I hear there's a ladies only section not unlike the Men's Lounge here. That's the perfect place to create a sticky thread with contact info. This would be even better if the contact method were consistent between everyone too.

Best case is if all involved chose to use a secure messaging service like Wickr ( https://www.wickr.com/ ) and only those in the ladies private area would have access to the list of accounts. What's more, if one account becomes publicly known or whatever, a new username on the service can be quickly created to replace it and maintain the privacy of communication between providers and reduce harassment.

Then when a hobbyist shares their references, the provider simply goes to the list of other providers, gets their Wickr ID, and shoots them a message asking for verification. Since services like Wickr have self-destruct messages a provider doesn't get forced to deal with a massive queue of messages and I'm sure a reasonable/rational time limit can be agreed on by providers for when to count a non-response to an inquiry as a non-confirmation.

That's just me spitballing an on-the-fly answer to this particular complaint (using a tool I'm familiar with), and that's really just a quick exercise in the problem solving. It might not be good enough or address all the needs, but that's because I'm not spending the time doing discovery and assessment first. But this isn't exactly unsolvable using available tools.
Kayleehotchick's Avatar
When a guy gives me a providers number, I next to NEVER text her.

Normally, I google the number and contact her via pm if I can. Much much safer that way.

Also ladies, have the guy send you a pm to verify his handle. If he refuses to, send his butt packing....

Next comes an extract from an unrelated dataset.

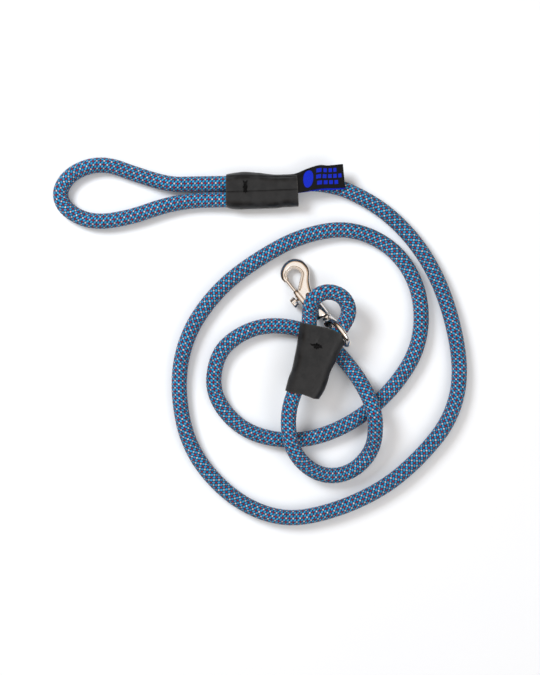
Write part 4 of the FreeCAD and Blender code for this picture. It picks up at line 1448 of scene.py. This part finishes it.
def housing_mesh():
    """The tube that the bolt slides in, with a slot for the knob's post."""
    window = np.linspace(-SLOT_HALF, SLOT_HALF, SLOT_COLUMNS + 1)
    rest = np.linspace(SLOT_HALF, 2 * math.pi - SLOT_HALF,
                       HOUSING_COLUMNS - SLOT_COLUMNS + 1)[1:-1]
    turn = np.concatenate([window, rest])
    rows, columns = len(HOUSING_XS), HOUSING_COLUMNS
    shells = []
    for inside in (False, True):
        for row, x in enumerate(HOUSING_XS):
            end = row in (0, rows - 1)
            radius = BORE_R if inside else HOUSING_R - HOUSING_ROUND * end
            shells.append(np.stack([np.full_like(turn, x), BOLT_Y + radius * np.cos(turn),
                                    radius * np.sin(turn)], axis=1))
    points = from_snap(np.array(shells)).reshape(-1, 3)

    def at(row, column, inside):
        return (inside * rows + row) * columns + column % columns

    def is_open(row, column):
        return row in SLOT_ROWS and 0 <= column % columns < SLOT_COLUMNS

    faces = []
    for row in range(rows - 1):
        for column in range(columns):
            if is_open(row, column):
                for near, a, b in (
                    ((row - 1, column), (row, column), (row, column + 1)),
                    ((row + 1, column), (row + 1, column + 1), (row + 1, column)),
                    ((row, column - 1), (row + 1, column), (row, column)),
                    ((row, column + 1), (row, column + 1), (row + 1, column + 1)),
                ):
                    if not is_open(*near):
                        faces.append([at(*b, 0), at(*a, 0), at(*a, 1), at(*b, 1)])
                continue
            corners = [(row, column), (row + 1, column), (row + 1, column + 1),
                       (row, column + 1)]
            faces.append([at(r, c, 0) for r, c in corners][::-1])
            faces.append([at(r, c, 1) for r, c in corners])
    for column in range(columns):
        faces.append([at(0, column, 0), at(0, column, 1), at(0, column + 1, 1),
                      at(0, column + 1, 0)])
        last = rows - 1
        faces.append([at(last, column + 1, 0), at(last, column + 1, 1),
                      at(last, column, 1), at(last, column, 0)])
    mesh = bpy.data.meshes.new("housing")
    mesh.from_pydata(points.tolist(), [], faces)
    mesh.uv_layers.new(name="UVMap")
    mesh.shade_smooth()
    mesh.set_sharp_from_angle(angle=SHARP)
    return mesh


shoulder = rings_mesh("shoulder", oval_rings(SHOULDER, SHOULDER_COLUMNS))
metal_piece("snap_body_cast", [bow_mesh(), shoulder, housing_mesh()], nickel,
            "snap", "snap_body")

# %% [markdown]
# ## The swivel eye
# The eye is a heavy ring that leans a little, because the rope pulls it to one side.
# It thickens into a boss, and a collar and a stem go from the boss into the body.

# %% Eye
EYE_R = 9.9
WIRE_R = 1.9
LEAN = math.radians(11)
BOSS_SWELL = 1.6            # how much thicker the wire is at the boss
BOSS_SPREAD = 0.55          # how far round the ring that reaches, in radians
EYE_STEPS, WIRE_COLUMNS = 96, 20
COLLAR_COLUMNS = 36
COLLAR = [  # ovals along the boss, the collar and the stem
    (7.4, 0.5, 0.02, 0.02), (7.4, 0.5, 3.0, 1.8), (8.0, 0.5, 3.7, 2.8),
    (9.2, 0.6, 4.1, 3.6), (10.8, 0.5, 4.2, 3.8), (11.8, 0.2, 3.7, 3.5),
    (12.1, 0.0, 3.0, 3.0), (12.4, 0.0, 2.9, 2.9), (12.6, 0.0, 3.05, 3.05),
    (12.75, 0.0, 3.4, 3.4), (13.2, 0.0, 3.5, 3.5), (13.6, 0.0, 3.4, 3.4),
    (13.85, 0.0, 3.0, 3.0), (13.95, 0.0, 1.5, 1.5), (20.6, 0.0, 1.5, 1.5),
    (20.6, 0.0, 0.02, 0.02),
]


def eye_ring():
    """The ring of wire, thicker at the boss and leaning about the swivel's axis."""
    along = np.linspace(0, 2 * math.pi, EYE_STEPS + 1)[:-1]
    around = np.arange(WIRE_COLUMNS) * 2 * math.pi / WIRE_COLUMNS
    t, a = np.meshgrid(along, around, indexing="ij")
    near = np.minimum(t, 2 * math.pi - t)
    wire = WIRE_R + BOSS_SWELL * bell(near, BOSS_SPREAD)
    out = EYE_R + wire * np.cos(a)
    x, z = out * np.cos(t), out * np.sin(t)
    y = wire * np.sin(a)
    ring = np.stack([x, y * math.cos(LEAN) - z * math.sin(LEAN),
                     y * math.sin(LEAN) + z * math.cos(LEAN)], axis=-1)
    return grid_mesh("eye_ring", from_snap(ring), wrap=True, wrap_rows=True,
                     uv_scale=(1 / WIRE_COLUMNS, 1 / EYE_STEPS))


eye_collar = rings_mesh("eye_collar", oval_rings(COLLAR, COLLAR_COLUMNS))
metal_piece("swivel_eye_cast", [eye_ring(), eye_collar], nickel, "eye", "swivel_eye")

# %% [markdown]
# ## The thumb knob
# The knob is a small drum on a post, with flutes cut along its side for grip.  It is
# drawn as rings of points up the drum's axis, where every flute is a dip in the ring.

# %% Knob
KNOB_AT = 34.9          # along the snap's x, with the bolt shut
KNOB_RINGS = [  # distance from the swivel's axis, radius, depth of the flutes
    (6.75, 0.85, 0.0), (8.6, 0.85, 0.0), (8.85, 1.2, 0.0), (8.88, 3.1, 0.0),
    (9.02, 3.45, 0.3), (9.3, 3.68, 1.0), (10.2, 3.75, 1.0), (11.5, 3.75, 1.0),
    (12.35, 3.68, 1.0), (12.65, 3.42, 0.3), (12.8, 3.0, 0.0), (12.85, 1.8, 0.0),
    (12.75, 0.6, 0.0),
]
FLUTES = 14
FLUTE_POINTS = 10       # points across one flute
FLUTE_DEPTH = 0.16


def knob_mesh():
    around = FLUTES * FLUTE_POINTS
    turn = np.arange(around) * 2 * math.pi / around
    wave = 0.5 - 0.5 * np.cos(FLUTES * turn)
    rings = []
    for height, radius, cut in KNOB_RINGS:
        r = radius - cut * FLUTE_DEPTH * wave ** 1.5
        rings.append(np.stack([KNOB_AT + r * np.cos(turn), np.full_like(turn, height),
                               r * np.sin(turn)], axis=1))
    return rings_mesh("knob", rings)


metal_piece("thumb_knob_fluted", [knob_mesh()], bolt_nickel, "bolt", "thumb_knob")

# %% [markdown]
# ## The table, the light and what the metal sees
# The leash lies on a plain pale table under two soft lights: a window on the upper
# left, and a weaker fill from the right.  Polished metal shows its surroundings, so
# the sky round the scene isn't plain: it is white overhead, and warm and then dark
# towards the horizon.  The window is kept out of the metal, where it would only be a
# white patch.  A plain pale wall stands in for the sky where it is seen directly.

# %% Table
TABLE_HALF = 4.0                # metres from its middle to a side
TABLE_MIDDLE = (0.0, -0.1, 0.0)


def make_table():
    mesh = bpy.data.meshes.new("table")
    corners = [(x * TABLE_HALF, y * TABLE_HALF, 0)
               for x, y in ((-1, -1), (1, -1), (1, 1), (-1, 1))]
    mesh.from_pydata(corners, [], [(0, 1, 2, 3)])
    mesh.materials.append(mottled(
        "pale_table", (0.850, 0.868, 0.890, 1), (0.870, 0.888, 0.905, 1), scale=9.0,
        detail=2.0, roughness=0.85,
    ))
    table = link_mesh("table", mesh)
    table.location = TABLE_MIDDLE


make_table()
print("table ready")

# %% Lights
def soft_light(name, place, size, power, in_metal, colour):
    """A round soft light that is turned to the table's middle."""
    data = bpy.data.lights.new(name, "AREA")
    data.shape = "DISK"
    data.size = size
    data.energy = power
    data.color = colour
    light = bpy.data.objects.new(name, data)
    light.location = place
    direction = np.array(TABLE_MIDDLE) - np.array(place)
    light.rotation_mode = "QUATERNION"
    light.rotation_quaternion = Vector(direction).to_track_quat("-Z", "Y")
    light.visible_glossy = in_metal
    bpy.context.scene.collection.objects.link(light)


soft_light("window", (-0.62, 0.42, 0.85), size=0.50, power=11.0, in_metal=False,
           colour=(0.95, 1.0, 1.06))
soft_light("fill", (0.75, -0.75, 0.9), size=0.9, power=5.0, in_metal=True,
           colour=(0.96, 1.0, 1.05))
print("lights ready")

# %% Sky and wall
PALE_WALL = (0.80, 0.815, 0.83, 1.0)
SKY = [  # height, from the horizon at 0 to overhead at 1, and colour
    (0.03, (0.30, 0.26, 0.22, 1)), (0.12, (0.02, 0.02, 0.022, 1)),
    (0.48, (0.03, 0.026, 0.024, 1)), (0.60, (0.34, 0.24, 0.16, 1)),
    (0.74, (0.76, 0.62, 0.50, 1)), (0.84, (1.0, 0.95, 0.90, 1)),
    (0.97, (1.0, 1.0, 1.0, 1)),
]

world = bpy.data.worlds.new("studio")
world.use_nodes = True
bpy.context.scene.world = world
tree = world.node_tree
split = add(tree, "ShaderNodeSeparateXYZ")
tree.links.new(add(tree, "ShaderNodeTexCoord").outputs["Generated"], split.inputs[0])
ramp = add(tree, "ShaderNodeValToRGB")
stops = ramp.color_ramp.elements
for stop, (height, colour) in zip(stops, (SKY[0], SKY[-1])):
    stop.position = height
    stop.color = colour
for height, colour in SKY[1:-1]:
    stops.new(height).color = colour
tree.links.new(split.outputs[2], ramp.inputs[0])
seen = add(tree, "ShaderNodeLightPath").outputs["Is Camera Ray"]
sky = next(n for n in tree.nodes if n.type == "BACKGROUND")
tree.links.new(blend(tree, seen, ramp.outputs[0], PALE_WALL), sky.inputs["Color"])
sky.inputs["Strength"].default_value = 1.0
bpy.context.scene.view_settings.view_transform = "Standard"
print("sky:", len(stops), "bands")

Not all money is good money.
bojulay's Avatar
Wow!

You would think common sense would tell someone that.

Two fisted slap for the idiots of the world.
As a client, if you plan to use a provider as a reference, ASK her first if it's o.k. to do so. ASK her how she would prefer to be contacted by other providers checking references. ASK her how long to allow for her to respond to that request. ASK if there is something specific the other provider should mention about you to ensure she remembers who you are . ASK, you stupid, fucking, morons. Make it easy for a gal to give a good reference and your far more likely to get it.
I have been asked and I really REALLY appreciate them asking. I politely explain why I would prefer not and they are very accommodating about it.

I understand how easy it is just to innocently pass along a number you have for professional purposes. The thing is though, some people are not professional.

Pming is the best way until screening is done and an agreement to meet is set. No exceptions.
<heavysigh.org>
AbbyNicole's Avatar
Wow!!! In two years, I haven't had this issue. It's happened TWICE this week!!! My number is NEVER given until screening is done and we set a date. I only text ladies for a reference if she is someone I have met and trust, like you THN ;-). Discretion and privacy are PRIORITY!!! Stay safe!!! Xoxo
I will admit that I do kinda flip my shit when a client has given out my number to a provider for a reference.

It's different if they are a provider that already has my number since I have contacted her previously.
BBW Katrina's Avatar
I don't respond to reference requests via text or phone call. I had a wife text me once from her husbands phone that she had apparently gotten a hold of. I assumed it was him, but I soon found out it wasn't. Not good for him or I. Had to change my #. He was a dumbass for allowing that to happen. PM's only ladies!! We can then be assured discretion is in play. Anyone could be texting you...
Red_Headed_Julie's Avatar
I never post my number, and never respond to texts. All my profiles say to email or PM me and that I never call or text. I too get very upset when someone gives out my number. I do not give out the clients' numbers, I would expect the same amount of mutual respect.

I am always fast to respond to reference requests and am more than happy to help anyone out, but be respectful!